CREATE TABLE [ISO_639-3] (
   Id      char(3) NOT NULL,  -- The three-letter 639-3 identifier
   ...
   Ref_Name   varchar(150) NOT NULL,   -- Reference language name
   Comment    varchar(150) NULL)       -- Comment relating to one or more of
the columns

The file contains the following entry:

fas     per     fas     fa      M       L       Persian

Here the ID column is "fas" and the Ref_Name column is "Persian".


> is "Persian", there is no
> visible link betwween the chain "Persian" and the chain "fas"
> that "codes the representation of the ["reference"] name".
>
> So,the choice of such a "reference name" is rather curious, when "fas" 
> inside ISO 639-3 is identifying the same language name as "fa" inside 
> 639-1, whose "indigenous name" is "fârsy",

And which lists English language names "Farsi; Persian".

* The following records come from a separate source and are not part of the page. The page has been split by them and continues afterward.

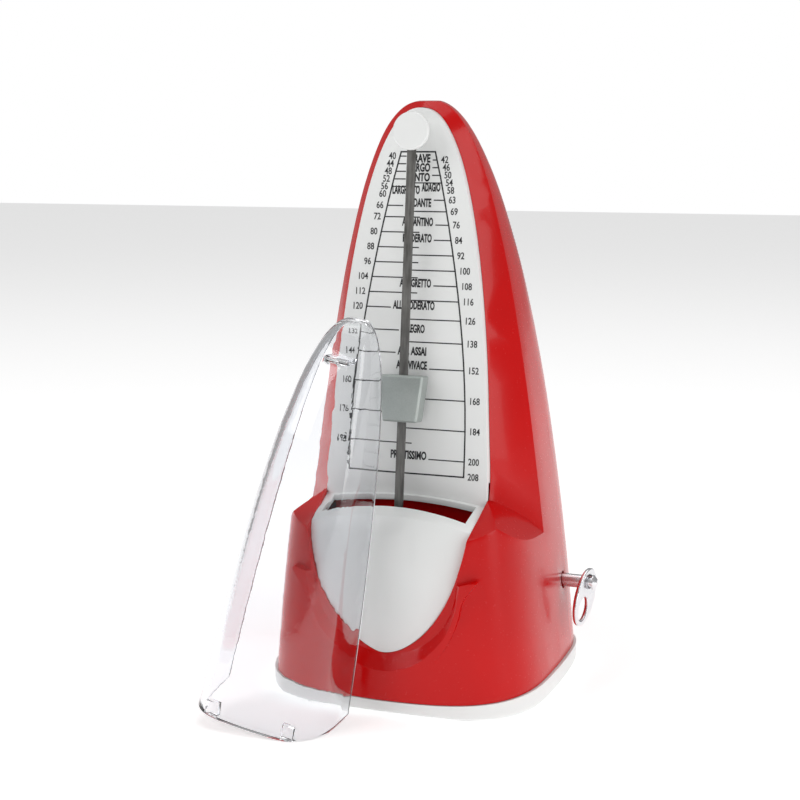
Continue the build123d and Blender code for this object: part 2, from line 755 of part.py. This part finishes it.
def key_shaft():
    """The shaft from the arbor out through the shell, with a waist for the bow and a conical tip."""
    with BuildPart() as shaft:
        rod_x(27, 57.5, WINDING, 2.6)
        rod_x(57.5, 61.2, WINDING, 2.0)
        with BuildSketch(side(61.2)):
            with Locations(WINDING):
                Circle(2.9)
        extrude(amount=0.4)
        with BuildSketch(side(61.6)):
            with Locations(WINDING):
                Circle(2.9)
        extrude(amount=1.4, taper=50)
    return shaft


def key_bow():
    """The flat oval bow, hung on the shaft's waist near its upper end, with an oval eye."""
    droop = radians(15)
    turn = radians(KEY_TURN)
    outward = Vector(cos(droop), -sin(droop), 0)
    across = Vector(0, 0, 1).cross(outward)
    down = across * -sin(turn) + Vector(0, 0, -cos(turn))
    plane = Plane(origin=(59.4, *WINDING), x_dir=down, z_dir=outward).offset(-0.8)
    with BuildPart() as bow:
        with BuildSketch(plane):
            with Locations((6.0, 0)):
                Ellipse(11.5, 7.0)
            with Locations((10.8, 0)):
                Ellipse(4.75, 3.25, mode=Mode.SUBTRACT)
            Circle(2.3, mode=Mode.SUBTRACT)
        extrude(amount=1.6)
        chamfer(bow.edges().filter_by(GeomType.ELLIPSE), 0.3)
    return bow


def second_arbor():
    with BuildPart() as arbor:
        rod_x(PLATE_LEFT_X - 0.8, PLATE_RIGHT_X + PLATE_THICK + 0.8, SECOND, ARBOR)
    return arbor


def train_wheel(x, thick, teeth, module, phase, centre, bore):
    with BuildPart() as wheel:
        with BuildSketch(side(x)):
            wheel_sketch(teeth, module, phase, centre)
            with Locations(centre):
                Circle(bore, mode=Mode.SUBTRACT)
        extrude(amount=thick)
    return wheel


def second_pinion():
    phase = direction(SECOND, WINDING) + 180 / SECOND_LEAVES
    return train_wheel(17.4, 3.7, SECOND_LEAVES, GREAT_MODULE, phase, SECOND, ARBOR + 0.02)


def second_wheel():
    return train_wheel(14, 1.2, SECOND_TEETH, SECOND_MODULE, direction(SECOND, ESCAPE), SECOND, ARBOR + 0.02)


def escape_arbor():
    with BuildPart() as arbor:
        rod_x(8.2, PLATE_RIGHT_X + PLATE_THICK + 0.8, ESCAPE, ARBOR)
    return arbor


def escape_pinion():
    phase = direction(ESCAPE, SECOND) + 180 / ESCAPE_LEAVES
    return train_wheel(13, 4, ESCAPE_LEAVES, SECOND_MODULE, phase, ESCAPE, ARBOR + 0.02)


def escape_wheel():
    """The crown wheel: slanted teeth stand on a ring and point at the pendulum's arbor."""
    with BuildPart() as wheel:
        rod_x(5.8, 9.8, ESCAPE, 9.1)
        rod_x(5.7, 8.6, ESCAPE, 7.9, Mode.SUBTRACT)
        with Locations(Plane(origin=(6.2, *ESCAPE), x_dir=(0, 1, 0), z_dir=(1, 0, 0))):
            with PolarLocations(8.5, 15):
                Box(3, 2.3, 2.6, rotation=(25, 0, 0), mode=Mode.SUBTRACT)
        rod_x(5, 10, ESCAPE, ARBOR + 0.02, Mode.SUBTRACT)
    return wheel


# ---- pendulum ----
def pendulum_rod():
    """The flat strip that carries both weights; its tip is round."""
    top = (ROD_TOP_Z - PIVOT_Z) / cos(radians(LEAN))
    with BuildPart() as rod:
        swing_block((-ROD_WIDTH / 2, -38, -ROD_THICK / 2), (ROD_WIDTH / 2, top, ROD_THICK / 2))
        fillet(rod.edges().filter_by(Axis(PENDULUM.origin, FACE_NORMAL)).group_by(Axis.Z)[-1], 1.4)
    return rod


def pendulum_hub():
    """The boss that clamps the rod to its arbor."""
    with BuildPart() as hub:
        rod_swing(-4, 1.5, (0, 0), 4)
        swing_block((-1.62, -5, -0.47), (1.62, 5, 0.47), Mode.SUBTRACT)
        rod_swing(-5, -0.47, (0, 0), PENDULUM_ARBOR + 0.02, Mode.SUBTRACT)
    return hub


def pendulum_arbor():
    with BuildPart() as arbor:
        rod_swing(-38.6, -0.5, (0, 0), PENDULUM_ARBOR)
    return arbor


def pallets():
    """Two collets on the arbor, each with a flag that the crown wheel's teeth push in turn."""
    with BuildPart() as pair:
        for n, turn in ((-14.83, 50), (-32.93, -50)):
            rod_swing(n - 2.5, n + 2.5, (0, 0), 2.4)
            with Locations(PENDULUM.location * Location((0, 0, n), (0, 0, turn))):
                Box(6.0, 1.0, 3.5, align=(Align.MIN, Align.CENTER, Align.CENTER))
            rod_swing(n - 4, n + 4, (0, 0), PENDULUM_ARBOR + 0.02, Mode.SUBTRACT)
    return pair


def counterweight():
    """The brass disc under the pivot."""
    with BuildPart() as disc:
        rod_swing(-8.3, 3.2, (0, -COUNTER_DROP), COUNTER_RADIUS)
        fillet(disc.edges().filter_by(GeomType.CIRCLE), 0.8)
        swing_block((-1.62, -38.05, -0.47), (1.62, 0, 0.47), Mode.SUBTRACT)
        rod_swing(0.3, 4, (0, -COUNTER_DROP), 1.32, Mode.SUBTRACT)
    return disc


def counterweight_screw():
    plane = Plane(PENDULUM.location * Location((0, -COUNTER_DROP, 3.22)))
    return screws([plane], 2.7, 1.3, 2.8, 1.4)


def weight_half(share):
    """Half width of the sliding weight, from its foot (0) to its top (1)."""
    return 6.6 + 2.0 * share


def sliding_weight():
    """The pressed tempo weight: a tapered case open at its back, gripping the rod."""
    top = (WEIGHT_TOP_Z - PIVOT_Z) / cos(radians(LEAN))
    foot = top - WEIGHT_TALL
    with BuildPart() as case:
        with BuildSketch(PENDULUM.offset(-3.2)):
            Polygon((-weight_half(0), foot), (weight_half(0), foot), (weight_half(1), top), (-weight_half(1), top), align=None)
        extrude(amount=6.4)
        fillet(case.edges().filter_by(Axis(PENDULUM.origin, FACE_NORMAL)), 0.8)
        chamfer(case.faces().filter_by(Plane(PENDULUM.location)).sort_by(Axis.Y)[0].edges(), 0.7)
        swing_block((-5.2, foot + 1.4, -3.3), (5.2, top - 1.4, -0.6), Mode.SUBTRACT)
        swing_block((-ROD_WIDTH / 2 - 0.08, foot - 1, -0.53), (ROD_WIDTH / 2 + 0.08, top + 1, 0.53), Mode.SUBTRACT)
    return case


def weight_spring():
    """The bowed leaf that presses on the back of the rod."""
    top = (WEIGHT_TOP_Z - PIVOT_Z) / cos(radians(LEAN))
    middle = top - WEIGHT_TALL / 2
    reach = WEIGHT_TALL / 2 - 1.6
    with BuildPart() as leaf:
        with BuildSketch(Plane(PENDULUM.location * Location((-1.4, 0, 0), (0, 90, 0)))):
            with BuildLine():
                near = ThreePointArc((2.6, middle - reach), (0.6, middle), (2.6, middle + reach))
                far = ThreePointArc((3.0, middle - reach), (1.0, middle), (3.0, middle + reach))
                Line(near @ 0, far @ 0)
                Line(near @ 1, far @ 1)
            make_face()
        extrude(amount=2.8)
    return leaf


def cover_solid(inset):
    """The cover's bulging form, upright on its foot, before it is hollowed and cut off behind."""
    tall = COVER_TALL - inset
    steps = 12
    with BuildPart() as form:
        for step in range(steps + 1):
            share = min(1 - (1 - step / steps) ** 2, 0.9985)
            half = (COVER_HALF - inset) * (1 - share**1.05) ** 0.35
            deep = (COVER_DEEP - inset) * (1 - share**2.12) ** 0.46
            points = []
            for turn in (2 * pi * (corner + 0.5) / 32 for corner in range(32)):
                across = abs(cos(turn)) ** COVER_CORNER * (1 if cos(turn) > 0 else -1)
                along = abs(sin(turn)) ** COVER_CORNER * (1 if sin(turn) > 0 else -1)
                points.append((half * across, COVER_LEAN * share * tall + deep * along))
            with BuildSketch(Plane.XY.offset(share * tall)):
                with BuildLine():
                    Spline(points, periodic=True)
                make_face()
        loft()
    return form.part


def clear_cover():
    """The cover, lifted off and stood on the table against the front left of the case."""
    with BuildPart() as shell_form:
        add(cover_solid(0.0))
        add(Pos(0, 0, -0.01) * cover_solid(COVER_WALL), mode=Mode.SUBTRACT)
        inner = COVER_WALL - COVER_DEEP - 0.5
        for x in (-15, 15):
            block((x - 2.5, inner, 0.5), (x + 2.5, inner + 3.0, 5.5))
        block((-4.5, -2.6, 128.5), (4.5, 6.5, 130.5))
        with BuildSketch(side(-60)):
            with BuildLine():
                Polyline((0.4, COVER_RISE), (COVER_LEAN * 160, 160), (-60, 160), (-60, -4.6), close=True)
            make_face()
        extrude(amount=120, mode=Mode.INTERSECT)
    with BuildPart() as cover:
        add(COVER_PLACE * shell_form.part)
    return cover


PIECES = (
    shell,
    base,
    base_feet,
    base_screws,
    front_panel,
    rod_catch,
    slot_liner,
    movement_plate_left,
    movement_plate_right,
    movement_pillars,
    pillar_screws,
    movement_screws,
    front_cock,
    cock_screws,
    back_cock,
    escape_bridge,
    bridge_posts,
    plate_bushes,
    mainspring,
    spring_post,
    great_wheel,
    click,
    click_screw,
    click_spring,
    winding_arbor,
    ratchet_wheel,
    arbor_collar,
    key_shaft,
    key_bow,
    second_arbor,
    second_pinion,
    second_wheel,
    escape_arbor,
    escape_pinion,
    escape_wheel,
    pendulum_rod,
    pendulum_hub,
    pendulum_arbor,
    pallets,
    counterweight,
    counterweight_screw,
    sliding_weight,
    weight_spring,
    clear_cover,
)
for piece in PIECES:
    save(piece(), piece.__name__)
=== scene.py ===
import json
import math

import bpy
from mathutils import Matrix, Vector

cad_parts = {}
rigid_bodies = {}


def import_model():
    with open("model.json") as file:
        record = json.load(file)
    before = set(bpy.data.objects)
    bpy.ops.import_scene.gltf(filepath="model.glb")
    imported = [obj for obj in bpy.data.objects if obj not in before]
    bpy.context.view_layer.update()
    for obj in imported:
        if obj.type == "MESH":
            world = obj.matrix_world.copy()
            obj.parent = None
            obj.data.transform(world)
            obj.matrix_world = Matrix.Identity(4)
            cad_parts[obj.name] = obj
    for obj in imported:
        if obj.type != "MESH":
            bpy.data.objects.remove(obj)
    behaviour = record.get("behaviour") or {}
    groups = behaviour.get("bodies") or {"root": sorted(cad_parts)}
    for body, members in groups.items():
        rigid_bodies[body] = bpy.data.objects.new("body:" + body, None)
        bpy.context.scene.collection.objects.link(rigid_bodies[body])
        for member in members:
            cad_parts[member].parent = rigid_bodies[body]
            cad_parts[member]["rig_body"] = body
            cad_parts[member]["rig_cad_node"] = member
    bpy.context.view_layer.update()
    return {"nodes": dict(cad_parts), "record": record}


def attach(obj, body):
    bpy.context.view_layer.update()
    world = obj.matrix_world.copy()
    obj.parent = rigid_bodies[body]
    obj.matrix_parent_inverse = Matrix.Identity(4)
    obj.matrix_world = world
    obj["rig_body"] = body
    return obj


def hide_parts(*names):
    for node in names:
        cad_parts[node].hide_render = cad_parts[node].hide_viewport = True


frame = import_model()

# ---- sizes, in metres unless they say otherwise ----
MM = 0.001
LEAN = math.radians(6)  # the scale plate and the pendulum lean back
PLATE_Y = -36.0 * MM  # the plate's face where it would meet the table
PRINT_LIFT = 0.04 * MM  # the ink's foot is just inside the plate
PRINT_THICK = 0.10 * MM
RAIL = 0.55 * MM  # width of the scale's two side lines
MARK = 0.42 * MM  # width of its cross lines
PRINT_BASE = 80 * MM  # the height at which a flat drawing of the scale starts
BEVEL_ANGLE = 28  # degrees; sharper edges are rounded
BEVEL_SEGMENTS = 3
SMOOTH_ANGLE = 40  # degrees

UP_PLATE = Vector((0, math.sin(LEAN), math.cos(LEAN)))
OUT_OF_PLATE = Vector((0, -math.cos(LEAN), math.sin(LEAN)))


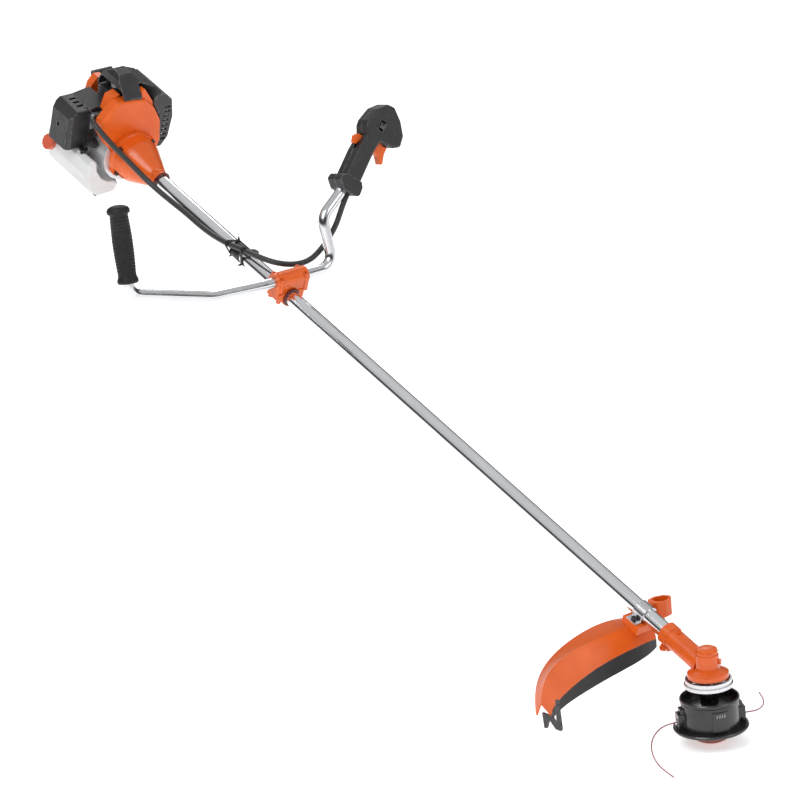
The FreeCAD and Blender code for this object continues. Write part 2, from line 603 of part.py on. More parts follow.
def make_clamp():
    x = HANDLEBAR_X
    lower = xring(18, TUBE_R, x - 17, x + 17).common(block(x - 22, x + 22, -20, 20, -20, 0))
    ears = block(x - 17, x + 17, -26, -TUBE_R - 3, -5, 0).fuse(block(x - 17, x + 17, TUBE_R + 3, 26, -5, 0))
    base = fuse_all([lower, ears.cut(xrod(TUBE_R, x - 22, x + 22))])
    middle = block(x - 15, x + 15, -29, 35, 4, BAR_RISE)
    middle = fuse_all([middle, block(x - 17, x + 17, -26, 26, 0, 10)])
    middle = middle.cut(xrod(TUBE_R, x - 22, x + 22)).cut(yrod(BAR_R, -37, 43, x, BAR_RISE))
    cap = yrod(16, -29, 35, x, BAR_RISE).common(block(x - 16, x + 16, -30, 36, BAR_RISE, BAR_RISE + 20))
    ridge = block(x - 3.5, x + 3.5, -24, 30, BAR_RISE + 14, BAR_RISE + 17.5)
    cap = fuse_all([cap, ridge])
    corners = [(x + sx * 12.6, y) for sx in (-1, 1) for y in (-22, 28)]
    bolts = []
    for bx, by in corners:
        seat = V(bx, by, BAR_RISE + 7)
        cap = fuse_all([cap, zrod(4.6, BAR_RISE, BAR_RISE + 7, bx, by)])
        cap = cap.cut(zrod(4.6, BAR_RISE + 7, BAR_RISE + 30, bx, by))
        middle = fuse_all([middle, zrod(4.6, 12, BAR_RISE, bx, by)])
        cap = cap.cut(zrod(2.05, BAR_RISE - 1, BAR_RISE + 9, bx, by))
        middle = middle.cut(zrod(2.05, 8, BAR_RISE + 1, bx, by))
        bolts.append(bolt(seat, -Z, 2.0, 20, 4.1, 4.2))
    for bx in (x - 11, x + 11):
        for by in (-21.5, 21.5):
            base = base.cut(zrod(2.55, -6, 1, bx, by))
            middle = middle.cut(zrod(2.55, -1, 9, bx, by))
            bolts.append(bolt(V(bx, by, -5), Z, 2.5, 12, 4.2, 4.5))
    cap = cap.cut(yrod(BAR_R, -37, 43, x, BAR_RISE))
    middle = middle.cut(yrod(BAR_R, -37, 43, x, BAR_RISE))
    shaft_node("clamp_base", base)
    shaft_node("clamp_middle", middle)
    shaft_node("clamp_cap", cap)
    FASTENERS.extend(tilt(b) for b in bolts)


# ---------- throttle handle, in its own frame: p towards the trigger, n forward, h along it ----------

HANDLE_OUTLINE = [(-16, 10), (-15, 62), (-11, 92), (-19, 106), (-20, 116), (-12, 143), (4, 160), (20, 162),
                  (42, 148), (60, 128), (63, 108), (50, 99), (20, 95), (17, 76), (16, 10)]
FLANGE_OUTLINE = [(-27, 0), (-25, 10), (-16, 15), (16, 16), (22, 8), (23, -8), (14, -12), (-12, -12)]
HANDLE_HALF = 17.0
TRIGGER_PIVOT = (10.0, 93.0)
CABLE_IN = 10.5            # cable entry beside the bar, in the handle frame
LOCKOUT_PIVOT = (-7.5, 88.0)


def handle_to_shaft(shape):
    """Handle frame (x = p, y = n, z = h) to the shaft frame."""
    a = math.radians(HANDLE_TURN)
    origin = bar_point(*HANDLE_BASE)
    p = bar_point(HANDLE_BASE[0] + math.sin(a), HANDLE_BASE[1] - math.cos(a)) - origin
    h = bar_point(HANDLE_BASE[0] + math.cos(a), HANDLE_BASE[1] + math.sin(a)) - origin
    n = h.cross(p)
    matrix = FreeCAD.Matrix(p.x, n.x, h.x, origin.x, p.y, n.y, h.y, origin.y, p.z, n.z, h.z, origin.z,
                            0, 0, 0, 1)
    moved = shape.copy()
    moved.Placement = FreeCAD.Placement(matrix).multiply(moved.Placement)
    return moved


def handle_node(name, shape):
    shaft_node(name, handle_to_shaft(shape))


def make_throttle_handle():
    body = y_prism(HANDLE_OUTLINE, -HANDLE_HALF, HANDLE_HALF, [2, 6, 4, 4, 6, 8, 7, 7, 9, 9, 6, 4, 4, 3, 2])
    edges = [e for e in body.Edges if e.BoundBox.YLength < 0.01]
    body = body.makeFillet(4.5, edges)
    flange = y_prism(FLANGE_OUTLINE, -19, 19, [4, 4, 3, 3, 4, 6, 4, 4])
    body = fuse_all([body, flange])
    body = body.cut(zrod(BAR_R, -14, 60.6, BAR_OFFSET, 0))
    trigger_room = block(0, 45, -6.2, 6.2, 61, 105)
    lockout_room = y_prism([(-40, 64), (-3, 64), (-3, 94), (-13, 95), (-40, 102)], -4.2, 4.2)
    switch_room = block(4, 16, -HANDLE_HALF - 3, -6, 112, 130)
    cable_room = zrod(CABLE_R + 0.1, -14, 3, CABLE_IN, 0)
    body = body.cut(trigger_room).cut(lockout_room).cut(switch_room).cut(cable_room)
    for p, h in ((10, 140), (40, 122)):
        body = body.cut(yrod(1.6, -HANDLE_HALF - 1, HANDLE_HALF + 1, p, h))
    front = body.common(block(-60, 100, 0, 40, -40, 200))
    rear = body.common(block(-60, 100, -40, 0, -40, 200))
    screws = []
    for p, h in ((10, 140), (40, 122)):
        screws.append(yrod(1.6, -HANDLE_HALF + 1, HANDLE_HALF - 3, p, h))
    pins = [yrod(2.0, -10, 10, *TRIGGER_PIVOT), yrod(1.5, -8, 8, *LOCKOUT_PIVOT)]
    body_pins = Part.makeCompound(pins)
    front, rear = front.cut(body_pins), rear.cut(body_pins)
    handle_node("handle_shell_front", front)
    handle_node("handle_shell_rear", rear)
    FASTENERS.extend(tilt(handle_to_shaft(s)) for s in screws + pins)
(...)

> that gives an evident visible link between this indigenous name and 
> the code element that "codes the representation of the language 
> ["indigenous"] name."

I'm not sure if I understand what the overall point is you're trying to make. It seems like you feel it is important that there be a "visible link"
between the indigenous name and the corresponding code element -- in other words, that there be mnemonic similarity between a code element and an indigenous name. But ISO 639-3 never claims to provide that; in fact, it explicitly states that it does not do that. Perhaps you think that it
*should* do that because that was how ISO 639 was historically conceived, but it was considered not feasible to do so on the scale of languages covered by 639-3, and that is what the SC2 consensus approved.